Now that I know I can reliably get the data I want, how can I use this to pass the Artist, Song and Image to HA entities so that I can display it on the dashboard? I was hoping one of the json elements in the console would have the data, because there are enough REST examples here that I think I could get it to work, but that doesn’t seem to be the case. I don’t know where to go from here with the socket.io data I’ve received. Any ideas?

There could be other options, but I think you either need to write your own integration or run this separate script of yours and push the sensor values via the REST API.

1 Like

Thank you, that is where I landed as well after much searching here and the internet in general. The working version of my script is below.

For anyone interested, I couldn’t figure out how to get my payload directly into HA as the 42 and the ["connected", caused errors. I feel like I might have gone the long way, but I trimmed the JSON payload to remove the problematic characters, obtained each value I needed as plain text, then manually turned each one back into JSON. I then imported each via the api. After running it a few times and watching it immediately change the HA values to the current song playing, I removed my multiscrape integration from configuration.yaml, restarted HA, then moved the script to my RPi.

After installing the necessary items (pip, websocket-client, requests) on the Pi, I made a cron job that looks like this:

* * * * * kgbi.py
* * * * * sleep 30; kgbi.py

It’s been running about 6 hours now, and as far as I can tell the script is working well.
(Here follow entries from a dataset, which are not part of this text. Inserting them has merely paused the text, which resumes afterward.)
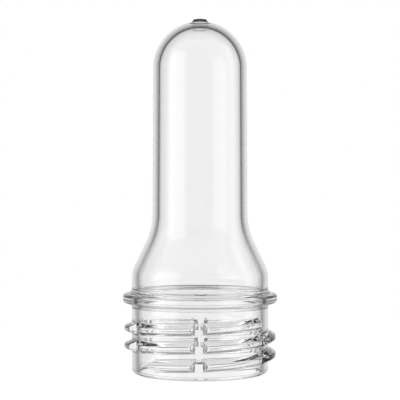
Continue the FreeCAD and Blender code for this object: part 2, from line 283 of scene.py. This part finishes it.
def make_band():
    """The threaded band: one pitch wound round the neck, with the thread let down to the wall
    outside its run and in the vent slots, and cut level at both ends."""
    start_azimuth = VENT_AZIMUTH - 180 / VENT_COUNT
    turn_back = (start_azimuth - THREAD_START_AZIMUTH) / 360
    start_z = THREAD_START_Z + THREAD_LEAD * (turn_back - 1)
    band = draw_chain("threaded_band", [[(r, z + start_z) for r, z in thread_pitch()]])
    turn_to_azimuth(band, start_azimuth)
    wind = band.modifiers.new("wind", "SCREW")
    wind.axis = "Z"
    wind.angle = math.tau
    wind.screw_offset = THREAD_LEAD * MM
    wind.iterations = 5
    wind.steps = COLUMNS
    wind.render_steps = COLUMNS
    bpy.ops.object.select_all(action="DESELECT")
    band.select_set(True)
    bpy.context.view_layer.objects.active = band
    bpy.ops.object.modifier_apply(modifier="wind")
    shape_thread(band)
    edit(band)
    bpy.ops.mesh.select_all(action="SELECT")
    bpy.ops.mesh.remove_doubles(threshold=0.002 * MM)
    for height, outwards in ((BAND_LOW, -1), (BAND_HIGH, 1)):
        bpy.ops.mesh.select_all(action="SELECT")
        bpy.ops.mesh.bisect(
            plane_co=(0, 0, height * MM), plane_no=(0, 0, outwards), clear_outer=True, threshold=1e-7
        )
    leave_edit()
    return band


def turn_to_azimuth(obj, degrees):
    edit(obj)
    bpy.ops.mesh.select_all(action="SELECT")
    bpy.ops.transform.rotate(value=-math.radians(degrees), orient_axis="Z", center_override=(0, 0, 0))
    leave_edit()


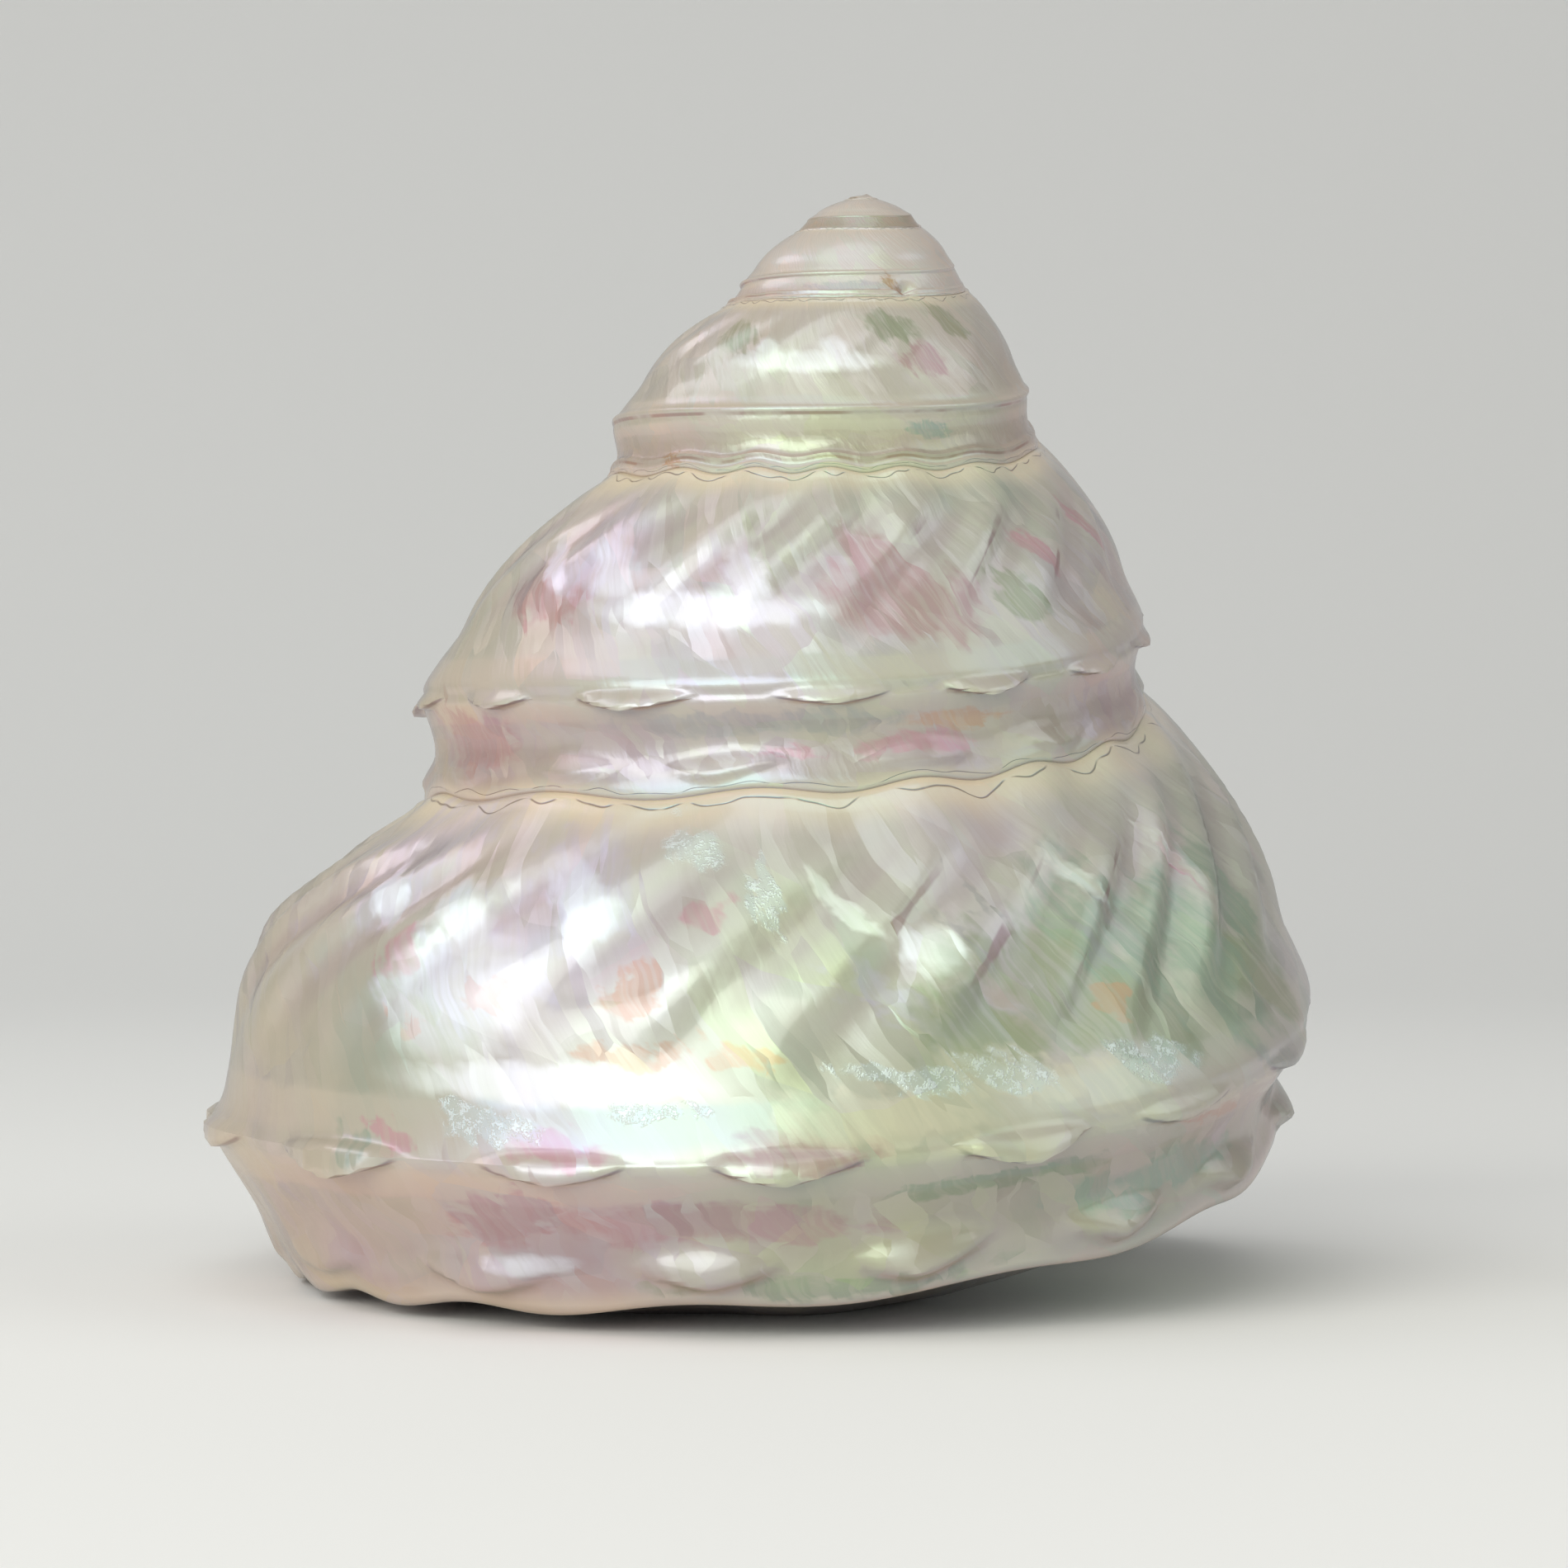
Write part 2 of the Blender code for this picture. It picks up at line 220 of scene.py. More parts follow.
# The relief on that wall: slanting folds on the shoulder, long knobs on the keel and the ridge, a
# raised seam, growth lines, and the low dents that grinding left. Each is a height in mm that
# pushes the wall out along its own normal.
KNOB_TURNS = (-3.0, -0.893, -0.824, -0.756, -0.668, -0.598, 0.128, 0.183, 0.249, 0.309, 0.379, 0.453,
              1.1)
KNOB_COUNT = (-31.0, 0.0, 1.0, 2.0, 3.0, 4.0, 15.0, 16.0, 17.0, 18.0, 19.0, 20.0, 29.0)
KNOB_REACH = 0.33                # half a knob's length, as a share of the way to the next one
FOLD_TURNS = (-3.0, -1.75, -0.883, -0.773, -0.67, -0.604, 0.087, 0.151, 0.189, 0.229, 0.272, 0.331,
              0.372, 0.417, 1.1)
FOLD_COUNT = (-52.0, -34.0, -20.0, -18.0, -16.0, -15.0, 0.0, 2.0, 3.0, 4.0, 5.0, 6.0, 7.0, 8.0, 24.0)
FOLD_SLANT = 0.087               # in turns, between the seam and the keel
FOLD_LEAD = 0.052                # in turns
FOLD_HEIGHT = 0.60
FOLD_PATCH = 17.0                # folds are higher and lower in patches of this size
FULL_RADIUS = 58.0               # the keel's radius where the relief has its full size
KNOB_HEIGHT = 1.8
RIDGE_KNOB_HEIGHT = 2.0
KNOB_POINT = 1.4                 # the lower, the more pointed a knob's ends
KEEL_KNOB = (0.99, 0.08, 0.12, 0.06)     # crest and its sag, facet above and side below, across
RIDGE_KNOB = (1.68, 0.13, 0.30, 0.10)
BAND_MIDDLE = 1.4                # across, between the keel's knobs and the ridge's
KEEL_ROUNDING = 0.4              # in mm
RIDGE_KNOB_LAG = 0.042           # in turns
DENT_HEIGHT = 0.16
DENT_SIZE = 9.0
GROWTH_LINE_HEIGHT = 0.05
SEAM_CORD = (0.019, 0.012, 0.22)     # place across, width across and height
RIDGE_CORD = (1.975, 0.016, 0.10)
UPPER_CORDS = ((0.94, 0.03, 0.26), (1.74, 0.05, 0.26), (1.91, 0.03, 0.14))
PIT = (14.5, -22.5, 98.7)            # the small pit near the tip, in mm
PIT_DEPTH = 0.8
PIT_RADIUS = 0.7


def slope_up(x, low, high):
    """Rises in a straight slope with a rounded foot, from 0 at low to 1 at high."""
    s = np.clip((x - low) / (high - low), 0.0, 1.0)
    return s * s / (s * s + 0.35 * (1 - s))


def long_knob(off, across, crest, sag, above, below):
    """A knob pointed at both ends, with a facet above its crest and a steep side below it."""
    full = np.clip(1 - np.abs(off / KNOB_REACH) ** KNOB_POINT, 0.0, 1.0)
    crest_line = crest + sag * full
    facet = slope_up(across, crest_line - above * full**0.8 - 0.004, crest_line)
    side = 1 - ease(across, crest_line, crest_line + below)
    return full**0.8 * np.where(across < crest_line, facet, side)


def rough(place, size):
    """Smooth noise from -1 to 1 at the given points in mm, with bumps about that size in mm."""
    return np.array([noise.noise(Vector(p)) for p in (place / size).tolist()])


def fold_count(turn, across):
    """Counts the folds along the shoulder: a whole number on each crest."""
    drop = np.clip(across, 0.0, 1.0)
    slant = FOLD_SLANT * (1 - (1 - drop) ** 2)
    return curve(turn - slant + FOLD_LEAD, FOLD_TURNS, FOLD_COUNT)


def knob_count(turn, across):
    """Counts the knobs along the keel and, a little further back, those along the ridge."""
    return curve(turn + RIDGE_KNOB_LAG * (across > BAND_MIDDLE), KNOB_TURNS, KNOB_COUNT)


def cord(across, middle, width, height):
    """A thin cord raised along the turn."""
    return height * np.exp(-((across - middle) / width) ** 2)


def relief(place, turn, along, across):
    """Height in mm at every point."""
    size = keel(turn)[0] / FULL_RADIUS
    grown = 0.4 * ease(turn, -2.6, -1.6) + 0.6 * ease(turn, -1.2, -0.6)
    drop = np.clip(across, 0.0, 1.0)

    fold = 2 * math.pi * fold_count(turn, across)
    reach = curve(drop, (0.0, 0.12, 0.3, 0.5, 0.72, 0.85, 1.0), (0.0, 0.35, 1.0, 0.9, 0.3, 0.0, 0.0))
    uneven = 1 + 0.7 * rough(place, FOLD_PATCH)
    height = FOLD_HEIGHT * grown * size**0.5 * reach * uneven * np.cos(fold + 0.5 * np.cos(fold))

    count = knob_count(turn, across)
    off = count - np.rint(count)
    taller = 1 + 0.35 * np.sin(2.4 * np.rint(count))
    taller *= 1 - 0.6 * ease(turn, -0.3, -0.1) * (1 - ease(turn, 0.08, 0.16))
    knob = long_knob(off, across, *KEEL_KNOB)
    knob_grown = ease(turn, -1.5, -0.95)
    height += KNOB_HEIGHT * knob_grown * size**0.5 * taller * knob * (across < BAND_MIDDLE)
    rounded = KEEL_ROUNDING * size * ease(turn, -2.0, -0.5) * (1 - knob)
    height -= rounded * np.exp(-((across - 1.0) / 0.035) ** 2)
    ridge_knob = long_knob(off, across, *RIDGE_KNOB) * (across > BAND_MIDDLE)
    ridge_grown = 0.35 * knob_grown + 0.65 * ease(turn, -0.2, 0.05) - 0.8 * ease(turn, 0.37, 0.46)
    height += RIDGE_KNOB_HEIGHT * ridge_grown * size**0.5 * ridge_knob

    open_wall = ease(across, 0.0, 0.08) * (1 - ease(across, 1.88, 1.98)) + ease(across, 2.0, 2.15)
    height += DENT_HEIGHT * size**0.5 * open_wall * rough(place, DENT_SIZE)
    growth = np.stack((along * 26.0, across * 1.3, 0 * along), axis=-1)
    height += GROWTH_LINE_HEIGHT * grown * open_wall * rough(growth, 1.0)
    height += size**0.3 * (cord(across, *SEAM_CORD) + cord(across, *RIDGE_CORD))
    upper = ease(turn, -3.2, -2.4) * (1 - ease(turn, -1.3, -1.1))
    for middle, width, rise in UPPER_CORDS:
        height += upper * cord(across, middle, width, rise)
    height -= PIT_DEPTH * np.exp(-(np.linalg.norm(place - np.array(PIT), axis=-1) / PIT_RADIUS) ** 2)
    return height


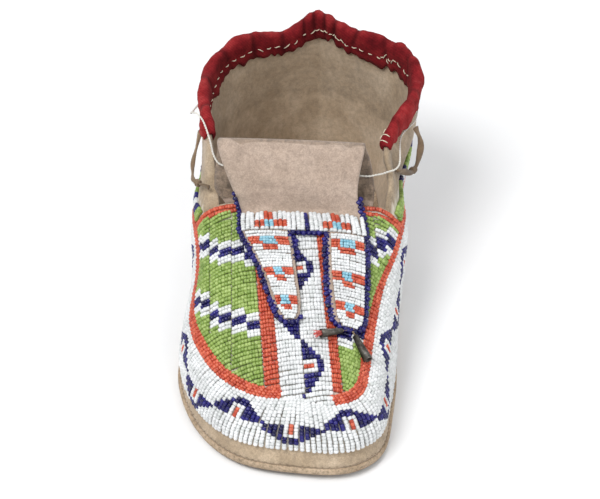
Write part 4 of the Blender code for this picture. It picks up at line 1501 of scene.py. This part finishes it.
# Pleats of the collar's wool: place as a share of its length from the lateral
# front to the medial front, width, push outwards and slant
PLEATS = (
    (0.03, 3.0, 1.9, 0.3), (0.07, 2.2, -1.7, -0.2), (0.12, 4.0, 1.6, 0.3), (0.16, 1.7, -1.9, 0.2),
    (0.21, 4.5, 1.3, -0.3), (0.255, 1.6, -1.7, 0.4), (0.30, 3.6, 1.6, 0.2), (0.335, 1.6, -1.9, 0.1),
    (0.37, 3.2, 1.6, -0.3), (0.405, 1.6, -2.0, 0.1), (0.435, 2.4, 1.9, 0.2), (0.458, 1.3, -2.3, 0.1),
    (0.471, 1.4, 1.6, -0.1), (0.484, 1.2, -2.4, 0.1), (0.496, 1.3, 1.8, -0.1), (0.508, 1.2, -2.4, 0.05),
    (0.520, 1.4, 1.7, -0.1), (0.534, 1.3, -2.3, -0.1), (0.555, 2.6, 1.7, 0.3), (0.585, 1.5, -1.9, -0.3),
    (0.62, 3.4, 1.6, 0.2), (0.655, 1.7, -1.9, 0.3), (0.69, 3.4, 1.4, -0.3), (0.735, 1.6, -1.8, 0.2),
    (0.79, 4.0, 1.5, 0.4), (0.84, 1.8, -1.7, -0.2), (0.89, 3.6, 1.4, 0.2), (0.94, 1.8, -1.5, 0.2),
)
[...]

I’d like to build in some error handling for the inevitable time the websocket fails (which it did once during my testing with a 502), but for now here’s my working script:

import time

import requests
from requests import post
from websocket import create_connection
import json

ws = create_connection("wss://myfaithmedia.org/socket.io/?EIO=3&transport=websocket")
ws.send('42["site","KGBI"]')
# while True: Execute the result 3 times and stop to wind up with the line that includes the song info
for i in range(3):
 result = ws.recv()
# print(result)
ws.close()
# print(result)

# result = ''.join(result.split())
newresult = result[15:-1]
json_object = json.loads(newresult)
# print(json_object)

artist = json_object["artist"]
songtitle = json_object["name"]
imgurl = json_object["image"]
# print(artist + " - " + songtitle)
# print('url: ' + imgurl)

# Send code to HomeAssistant
url1 = "http:/localhost:8123/api/states/sensor.life_100_artist"
url2 = "http://localhost:8123/api/states/sensor.life_100_song"
url3 = "http://localhost:8123/api/states/sensor.life_100_icon"
token = "[token] (obtained from my username menu in HA)"
headers = {
  "Authorization": "Bearer " + token,
  "content-type": "application/json",
}

artiststate = "{\"state\": \"" + artist + "\"}"
songtitlestate = "{\"state\": \"" + songtitle + "\"}"
imgurlstate = "{\"state\": \"" + imgurl + "\"}"
response1 = post(url1, headers=headers,data =artiststate)
response2 = post(url2, headers=headers,data =songtitlestate)
response3 = post(url3, headers=headers,data =imgurlstate)

I left in some of the intermediate steps I used while figuring this out. Many thanks to those here and across the web who actually know what they’re doing and gave me some working code to modify.

I’m interested in any suggestions to improve the script, and I’m intrigued about learning to write an integration. I’ll be looking at that next.

I just found another error I need to capture: the link for the image was correct but gave a null result. In HA I get a broken image icon. I need to learn how to detect this and replace it with their own placeholder image that’s used when the station doesn’t have cover art.